# Advice!



## KBH90 (Apr 3, 2016)

I am 240lbs and have decided to change my life around.

I have a few questions in regards to equipment and routine.

1. Is it safe to have a multi gym in my bedroom? Something that goes up to 70kg.

I don't want to bulk up, I want to lose fat and tone up. Abs would be a nice bonus though. I don't want to start with free weights, just the machines to begin with.

2. How much weight should I start lifting to begin with, how many sets and how many reps? I've read information from various websites that contradict each other.

Also, how long would I lift the starting weight for and when to progress onto the next weight. Example week 1-4 would I lift 10kg then week 4-8 would I move onto 20kg and so fourth?

Sorry for such noob Questions!


----------



## TTSB (Mar 26, 2014)

Ok.
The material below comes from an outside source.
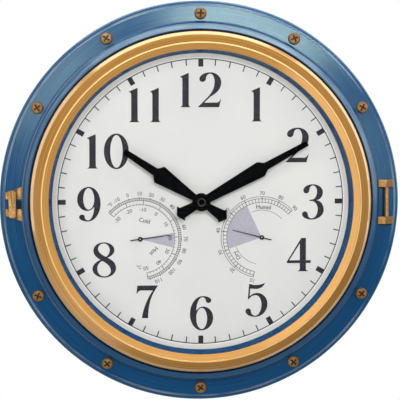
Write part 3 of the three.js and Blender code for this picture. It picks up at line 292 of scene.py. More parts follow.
def makeAgedBrass():
    brass = agedBrass
    finish, place = newFinish("aged_brass")
    mottle = place.grain(*brass["mottle"])
    drift = place.grain(*brass["drift"])
    scratch = place.scaled(*brass["scratchScale"]).grain(*brass["scratch"])
    base = mottle.rise(0.35, 0.66).tint(brass["dark"], brass["base"])
    base = (drift.rise(0.48, 0.7) * 0.6).tint(base, brass["bright"])
    # tarnish, and painted shade, where a piece's own layer says so
    sootAndShade = place.node("Attribute", {"attribute_name": "sootAndShade"}, None, "Fac")
    closeFinish(place, {
        "Base Color": sootAndShade.tint(base, brass["sootAndShade"]),
        "Roughness": brass["rough"] + mottle * 0.18 - drift * 0.1 + sootAndShade * 0.3,
        "Metallic": brass["metal"] - sootAndShade * brass["metal"], "Specular IOR Level": brass["specular"],
    }, mottle * 0.6 + scratch * 0.4, *brass["bump"])
    return finish


clearGlass = {
    "base": shade(20, 26, 26), "rough": 0.03, "ior": 1.5, "clear": 0.03, "glance": 0.5, "blend": 0.25,
    "ripple": (9, 2.0, 0.4), "bump": (0.02, 0.2),
}


def makeClearGlass():
    # almost clear from the front, with more of a reflection the flatter one looks along it
    glass = clearGlass
    finish, place = newFinish("clear_glass")
    glance = place.node("LayerWeight", None, {"Blend": glass["blend"]}, "Facing")
    closeFinish(place, {
        "Base Color": glass["base"], "Roughness": glass["rough"],
        "Alpha": glass["clear"] + glance ** 3 * glass["glance"], "IOR": glass["ior"],
    }, place.grain(*glass["ripple"]), *glass["bump"])
    return finish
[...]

Firstly yes it's safe to have a multi gym. You won't bulk up at all. You simply don't have enough testosterone for this to happen naturally and building any kind of size as a girl takes years. Being "toned" will be achieved when the fat is stripped off the muscle through training.
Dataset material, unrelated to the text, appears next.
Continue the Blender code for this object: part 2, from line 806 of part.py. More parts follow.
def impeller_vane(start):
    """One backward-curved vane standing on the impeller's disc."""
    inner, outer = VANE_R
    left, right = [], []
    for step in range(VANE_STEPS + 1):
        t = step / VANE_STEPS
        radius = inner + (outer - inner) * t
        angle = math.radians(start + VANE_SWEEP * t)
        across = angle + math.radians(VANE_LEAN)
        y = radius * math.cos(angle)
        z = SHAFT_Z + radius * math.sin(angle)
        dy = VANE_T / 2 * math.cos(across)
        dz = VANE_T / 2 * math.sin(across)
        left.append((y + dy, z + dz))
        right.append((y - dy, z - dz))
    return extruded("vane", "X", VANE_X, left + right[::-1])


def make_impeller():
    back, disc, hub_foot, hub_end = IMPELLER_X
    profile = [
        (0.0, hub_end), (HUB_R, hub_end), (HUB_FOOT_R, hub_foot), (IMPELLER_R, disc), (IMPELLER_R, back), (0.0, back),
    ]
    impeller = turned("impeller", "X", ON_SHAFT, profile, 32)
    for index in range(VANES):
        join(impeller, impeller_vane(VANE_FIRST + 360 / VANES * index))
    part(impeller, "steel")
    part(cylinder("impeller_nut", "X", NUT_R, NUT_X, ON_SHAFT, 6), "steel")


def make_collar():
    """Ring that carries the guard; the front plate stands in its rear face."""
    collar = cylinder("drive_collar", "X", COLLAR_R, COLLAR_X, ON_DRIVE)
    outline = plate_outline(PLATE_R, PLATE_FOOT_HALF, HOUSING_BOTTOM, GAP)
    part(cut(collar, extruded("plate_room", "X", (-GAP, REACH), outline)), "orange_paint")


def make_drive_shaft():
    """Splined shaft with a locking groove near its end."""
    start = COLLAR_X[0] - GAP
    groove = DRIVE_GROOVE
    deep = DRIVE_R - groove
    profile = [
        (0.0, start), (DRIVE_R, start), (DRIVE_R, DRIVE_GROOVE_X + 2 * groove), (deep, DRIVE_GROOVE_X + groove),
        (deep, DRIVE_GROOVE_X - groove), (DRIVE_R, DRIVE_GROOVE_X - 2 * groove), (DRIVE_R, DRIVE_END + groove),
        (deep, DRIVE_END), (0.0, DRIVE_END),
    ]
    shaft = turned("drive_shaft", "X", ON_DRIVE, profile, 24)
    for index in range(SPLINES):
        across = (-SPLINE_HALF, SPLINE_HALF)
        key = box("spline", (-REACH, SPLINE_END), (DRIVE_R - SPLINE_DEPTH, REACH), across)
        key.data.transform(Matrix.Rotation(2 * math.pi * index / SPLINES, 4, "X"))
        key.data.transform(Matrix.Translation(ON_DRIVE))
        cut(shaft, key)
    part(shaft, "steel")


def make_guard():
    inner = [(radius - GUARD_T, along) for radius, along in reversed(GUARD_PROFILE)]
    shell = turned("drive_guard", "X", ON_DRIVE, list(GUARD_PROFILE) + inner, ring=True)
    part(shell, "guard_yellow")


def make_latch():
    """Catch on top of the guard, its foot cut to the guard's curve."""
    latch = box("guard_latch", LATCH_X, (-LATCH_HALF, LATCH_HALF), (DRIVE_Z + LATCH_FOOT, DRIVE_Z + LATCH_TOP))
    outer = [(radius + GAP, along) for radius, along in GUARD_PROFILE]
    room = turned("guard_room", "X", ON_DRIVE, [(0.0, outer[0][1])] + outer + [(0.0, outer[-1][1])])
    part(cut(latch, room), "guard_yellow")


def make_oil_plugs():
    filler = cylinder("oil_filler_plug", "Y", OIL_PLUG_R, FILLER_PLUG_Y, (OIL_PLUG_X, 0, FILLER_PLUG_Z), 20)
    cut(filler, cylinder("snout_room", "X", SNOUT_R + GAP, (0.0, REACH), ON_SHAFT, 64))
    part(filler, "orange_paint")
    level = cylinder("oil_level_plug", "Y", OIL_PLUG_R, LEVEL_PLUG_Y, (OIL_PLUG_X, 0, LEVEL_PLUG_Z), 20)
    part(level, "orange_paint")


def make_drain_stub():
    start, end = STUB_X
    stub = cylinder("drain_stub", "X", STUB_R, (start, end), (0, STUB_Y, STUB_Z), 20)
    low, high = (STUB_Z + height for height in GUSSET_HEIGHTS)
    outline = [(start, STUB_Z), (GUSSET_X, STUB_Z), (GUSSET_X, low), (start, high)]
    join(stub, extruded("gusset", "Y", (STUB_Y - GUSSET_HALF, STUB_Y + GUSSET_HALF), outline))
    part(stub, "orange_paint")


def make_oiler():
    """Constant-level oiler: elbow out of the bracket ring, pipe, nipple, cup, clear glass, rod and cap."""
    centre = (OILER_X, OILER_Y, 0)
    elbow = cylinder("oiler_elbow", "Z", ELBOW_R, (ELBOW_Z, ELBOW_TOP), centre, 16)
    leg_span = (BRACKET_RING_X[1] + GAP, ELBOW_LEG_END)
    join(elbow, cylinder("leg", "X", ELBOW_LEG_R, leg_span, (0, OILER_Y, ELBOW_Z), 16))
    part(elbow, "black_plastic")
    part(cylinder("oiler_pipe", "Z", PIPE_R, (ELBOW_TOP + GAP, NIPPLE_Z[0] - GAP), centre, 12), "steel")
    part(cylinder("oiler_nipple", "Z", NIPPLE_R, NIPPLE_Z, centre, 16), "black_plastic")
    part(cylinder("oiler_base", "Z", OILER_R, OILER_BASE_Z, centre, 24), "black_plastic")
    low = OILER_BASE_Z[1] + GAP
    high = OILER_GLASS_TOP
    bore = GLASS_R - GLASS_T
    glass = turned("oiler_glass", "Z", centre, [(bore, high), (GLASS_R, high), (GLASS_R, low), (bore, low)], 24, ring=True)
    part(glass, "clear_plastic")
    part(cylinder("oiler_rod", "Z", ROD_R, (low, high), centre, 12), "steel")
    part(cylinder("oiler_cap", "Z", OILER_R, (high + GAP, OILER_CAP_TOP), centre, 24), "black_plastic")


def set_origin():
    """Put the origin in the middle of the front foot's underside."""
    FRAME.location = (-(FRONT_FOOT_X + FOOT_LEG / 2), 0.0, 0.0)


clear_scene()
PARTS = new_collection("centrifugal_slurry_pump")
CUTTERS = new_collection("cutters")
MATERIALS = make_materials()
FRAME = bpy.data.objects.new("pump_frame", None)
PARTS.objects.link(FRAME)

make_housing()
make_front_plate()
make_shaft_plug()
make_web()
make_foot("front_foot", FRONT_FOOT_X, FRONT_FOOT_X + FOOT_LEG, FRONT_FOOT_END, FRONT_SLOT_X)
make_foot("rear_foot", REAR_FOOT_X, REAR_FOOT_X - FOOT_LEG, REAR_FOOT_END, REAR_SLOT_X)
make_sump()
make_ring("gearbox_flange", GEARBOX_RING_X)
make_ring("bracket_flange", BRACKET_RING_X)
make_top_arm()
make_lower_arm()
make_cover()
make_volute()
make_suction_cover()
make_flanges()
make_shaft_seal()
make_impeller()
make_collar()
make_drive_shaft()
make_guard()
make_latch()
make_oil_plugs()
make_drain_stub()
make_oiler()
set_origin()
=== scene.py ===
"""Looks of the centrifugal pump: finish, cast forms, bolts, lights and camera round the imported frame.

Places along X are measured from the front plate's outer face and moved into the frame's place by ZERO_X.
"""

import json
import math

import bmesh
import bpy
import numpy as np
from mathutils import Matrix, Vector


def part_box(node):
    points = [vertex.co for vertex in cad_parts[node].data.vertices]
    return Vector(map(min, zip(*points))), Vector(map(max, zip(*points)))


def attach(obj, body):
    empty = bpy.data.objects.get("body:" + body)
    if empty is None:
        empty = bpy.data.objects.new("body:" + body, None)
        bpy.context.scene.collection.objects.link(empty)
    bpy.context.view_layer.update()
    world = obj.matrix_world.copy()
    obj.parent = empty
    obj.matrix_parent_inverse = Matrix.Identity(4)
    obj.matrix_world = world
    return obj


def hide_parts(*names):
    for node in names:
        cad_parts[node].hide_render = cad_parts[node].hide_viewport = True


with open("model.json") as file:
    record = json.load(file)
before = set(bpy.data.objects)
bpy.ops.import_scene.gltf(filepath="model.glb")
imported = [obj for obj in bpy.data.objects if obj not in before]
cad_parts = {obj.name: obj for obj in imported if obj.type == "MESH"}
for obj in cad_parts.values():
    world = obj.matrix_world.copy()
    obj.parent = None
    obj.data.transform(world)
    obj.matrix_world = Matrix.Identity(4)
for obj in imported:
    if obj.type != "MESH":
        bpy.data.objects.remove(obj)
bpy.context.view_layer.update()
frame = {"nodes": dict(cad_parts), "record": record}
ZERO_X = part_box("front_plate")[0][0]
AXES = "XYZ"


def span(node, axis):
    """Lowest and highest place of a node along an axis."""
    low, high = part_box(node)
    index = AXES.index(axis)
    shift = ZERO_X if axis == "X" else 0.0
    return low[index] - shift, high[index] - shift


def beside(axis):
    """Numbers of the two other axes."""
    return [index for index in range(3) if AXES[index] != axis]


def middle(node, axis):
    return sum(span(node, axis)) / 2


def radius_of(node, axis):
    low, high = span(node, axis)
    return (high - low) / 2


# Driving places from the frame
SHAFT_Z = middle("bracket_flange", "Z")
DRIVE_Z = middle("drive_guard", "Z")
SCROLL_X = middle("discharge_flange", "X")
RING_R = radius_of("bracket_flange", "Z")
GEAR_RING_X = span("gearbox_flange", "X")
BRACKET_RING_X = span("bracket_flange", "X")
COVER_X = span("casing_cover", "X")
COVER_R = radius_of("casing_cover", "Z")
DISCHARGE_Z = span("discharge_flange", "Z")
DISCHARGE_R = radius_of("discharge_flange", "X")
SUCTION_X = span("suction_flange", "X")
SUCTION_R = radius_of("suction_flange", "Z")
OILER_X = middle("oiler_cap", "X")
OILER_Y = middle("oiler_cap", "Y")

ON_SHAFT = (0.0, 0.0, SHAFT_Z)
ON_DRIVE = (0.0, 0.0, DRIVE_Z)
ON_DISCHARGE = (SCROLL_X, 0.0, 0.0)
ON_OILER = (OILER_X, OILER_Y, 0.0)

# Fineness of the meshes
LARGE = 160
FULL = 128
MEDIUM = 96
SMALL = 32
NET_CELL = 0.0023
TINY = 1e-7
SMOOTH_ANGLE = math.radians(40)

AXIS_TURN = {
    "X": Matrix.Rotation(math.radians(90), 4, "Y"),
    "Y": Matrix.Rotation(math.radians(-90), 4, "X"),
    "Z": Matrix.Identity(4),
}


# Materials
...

In terms of how much weight that's specific to you! What's light to you might be heavy to me and vice versa. Try 3 sets of each exercise initially for 15 to 20 reps. However adding to the weight each week is good. So either more reps or a higher weight.

I would recommend to my clients thay if you're hitting 20 reps easily then up the weight and once you hit 20 again after a few wewks add a little again.

Hope that makes sense. Any questions just shout


----------



## Kristina (Apr 12, 2014)

As above great advice.

I'll add that at this stage you don't even need to worry 'too much' about the small insignificant things like sets and rep ranges; you'll be getting good progress just shifting weight and working hard at anything you do for now. Make sure it's intense and challenging.


----------